[scilab-Users] optimizing non-differentiable functions

Mon Aug 24 10:54:49 CEST 2009

Hi,

As Eric Dubois already said, Scilab can compute numerical
derivatives of a given function.

The "naive" approach is to implement
a numerical derivative with a somewhat arbitrary small step h.
Instead, I recommend that you use either
the "derivative" and "numdiff" functions, as they provide the "optimal"
step with respect to double precision numbers.

Indeed, it is known that the total error associated with the numerical
derivative is the sum of :
* the linearization error (i.e. the fact that higher order terms are 
neglected
in the Taylor expansion),
* the rounding error associated with the term f(x+h)-f(x).

If we consider a forward numerical derivative, make the
assumption that the ratio f(x)/f''(x) ~1 and minimize the
total error, the optimal step is sqrt(eps) ~ 1e-8 for double
precision numbers. The formula used by derivative is based
on that formula, which is valid only for x ~ 1.
For values of x which are not in this range, or to take into
account for ratios f/f'' which are not close to 1, an optionnal
scaling is available in the derivative function with the Q optionnal
argument.

Several formula are available in derivative, with order 1, 2 and 4.
Notice that, due to the rounding error, the increase in accuracy
is not what one would expect from the increasing amount of
computation due to the evaluation of f in more points.

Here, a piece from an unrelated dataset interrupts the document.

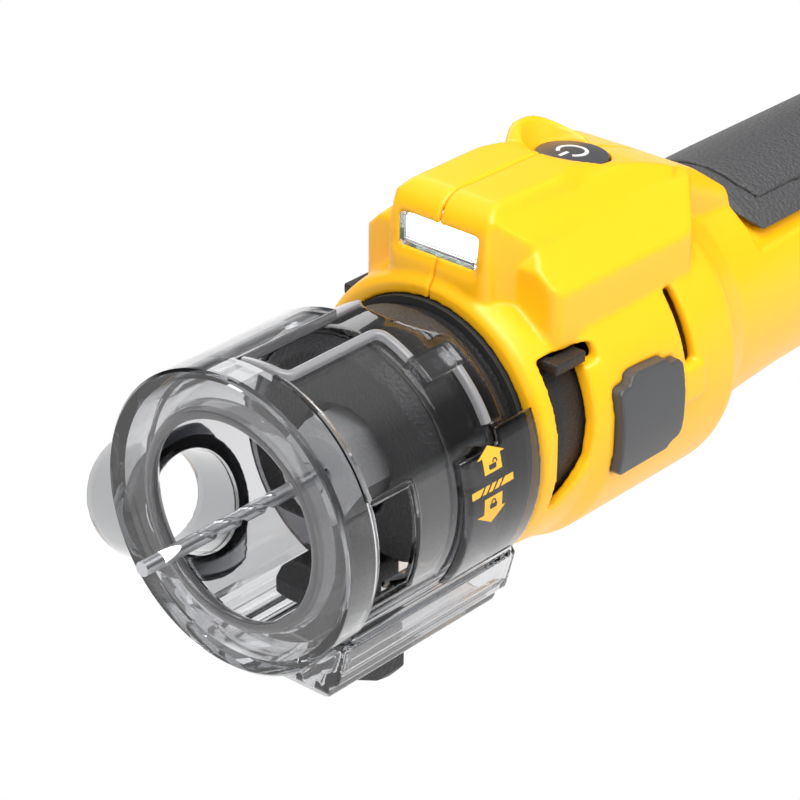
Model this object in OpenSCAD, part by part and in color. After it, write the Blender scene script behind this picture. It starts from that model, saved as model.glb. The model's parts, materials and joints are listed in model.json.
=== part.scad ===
// Cordless drywall cut out tool with a clear dust shroud.
// The spindle axis is the X axis and the bit points along -X.
// The origin is on that axis, in the plane of the shroud's front ring. +Z is up.
// Angles round the axis count from the near side (-Y) over the top (+Z).

/* [Bit and collet] */
// Diameter of the bit's shank
bit_d = 3.175; // [2.4:0.005:4.8]
// Length of the bit that stands out of the shroud
bit_reach = 23; // [14:0.5:30]
// Length of the plain guide point at the bit's tip
bit_point_l = 15; // [8:0.5:20]
// Length of the fluted part
bit_flute_l = 22; // [12:0.5:24]
// Width of the collet nut across its flats
nut_af = 18.6; // [17:0.1:20]
// Length of the collet nut
nut_l = 12; // [10:0.5:13]

/* [Dust shroud] */
// Outer radius of the shroud's front ring
ring_r = 32.5; // [31.5:0.1:34]
// Depth of the front ring's straight band
ring_l = 8.5; // [6:0.5:9.5]
// Radius of the hole that the bit comes through
ring_hole_r = 21.6; // [16:0.1:23]
// Outer radius of the depth guide's tube
guide_r = 30.7; // [30.5:0.1:31.2]
// Wall of the depth guide's tube
guide_wall = 1.7; // [1.4:0.1:1.8]
// Where the guide's tube ends at the rear
guide_end_x = 47; // [44:0.5:48]
// How far the guide slides forward
guide_travel = 10; // [4:0.5:12]
// Bearing of the spring tongue's near edge
tongue_from = 97; // [92:1:104]
// Bearing of the spring tongue's far edge
tongue_to = 150; // [120:1:156]
// Where the spring tongue ends
tongue_end_x = 37; // [32:0.5:42]
// Inner radius of the dust port
port_bore_r = 11; // [9:0.1:12]
// Wall of the dust port
port_wall = 3.2; // [1.2:0.1:4]
// How far the dust port reaches from the spindle axis
port_reach = 58; // [48:0.5:62]
// Depth of the rail channel below the axis
channel_z = 36.2; // [35.5:0.1:38]
// Width of the rail channel
channel_w = 52.2; // [50:0.2:54]
// Where the rail channel ends
channel_end_x = 59; // [54:0.5:59.5]
// Length of the twist lock's printed tab
tab_l = 23.3; // [20:0.1:26]
// Bearing of the tab's upper edge
tab_to = 25; // [18:1:27]
// Bearing of the tab's lower edge
tab_from = -37; // [-37:1:-30]
// Depth of the depth lock's thumb block below the axis
thumb_z = 52; // [48:0.5:54]
// Travel of the depth lock
lock_travel = 4; // [2:0.5:5]

/* [Nose] */
// Front face of the nose case
nose_x = 33.5; // [32:0.5:35]
// Radius of the nose case inside the shroud
nose_r = 26.5; // [26:0.1:26.6]
// Radius of the nose case's bell behind the collar
bell_r = 29.5; // [28.6:0.1:30.2]

/* [Head] */
// Front face of the collar
collar_x = 60.5; // [60.2:0.1:62]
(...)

The strategy used in numdiff is slightly different.
It allows to scale the step depending on the value of x.
Indeed, the constant step used by default in derivative
produces inaccurate results when x is either very small
or very large. This is why the step used in numdiff is
sqrt(%eps)*(1+1d-3*abs(%x))
Notice that if x is a vector, abs(x) is also a vector.
The term 1+1d-3*abs(%x) is a compromise between the
optimal accuracy when x is near 1 (the first part of the sum),
and the optimal accuracy when x is small or large (the term
1d-3*abs(%x)).

Choosing between numdiff and derivative might be done
depending on the following rules :
* if the optimal parameters are of moderate magnitude,
use derivative,
* if the optimal parameters are large or small, use numdiff,
* if there is only one parameter and the ratio between f and
the second derivative is not close to 1, use derivative and
the optionnal argument Q to scale by sqrt(f/f'').
There are many other cases for which I do not know the
optimal step. For example, what is the optimal step when
there are two parameters near 1 in magnitude, with one eigenvalue of the
Hessian matrix near 0 and the other near infinity ?

References for this subject include :
For an introduction : W. H. Press, Saul A. Teukolsky, William T. 
Vetterling, and Brian P. Flannery. Numerical Recipes in C, Second 
Edition. Cambridge University Press, 1992.
Scaling with function values only : P. E. Gill, W. Murray, and M. H. 
Wright. Practical optimization. Academic Press, London, 1981.
Sparse numerical derivatives : Stephen J. Wright Jorge Nocedal. 
Numerical Optimization. Springer, 1999.

Best regards,

Michaël Baudin

Eric Dubois a écrit :
> If your problem is only that you cannot calculate the deriative (and 
> not that it does not exist), then you can use a numerical derivative 
> (such as the Scilab function derivative). To that end, if your 
> function is func, then create a function newf:
>
> function [f,g,ind] =newf(param,ind)
> f=func(param)
> g=derivative(func,param)
> endfunction
>  
>
> 2009/8/16 Sebastian Urban <urban at stoch.uni-karlsruhe.de 
> <mailto:urban at stoch.uni-karlsruhe.de>>
>
>     Hello everybody,
>
>     is there a way to optimize a function, whose gradient I don't know /
>     cannot compute? The command 'optim' seems to require the cost function
>     to provide the gradient...
>
>     Thanks for help, suggestions and comments!
>     Sebastian
>
>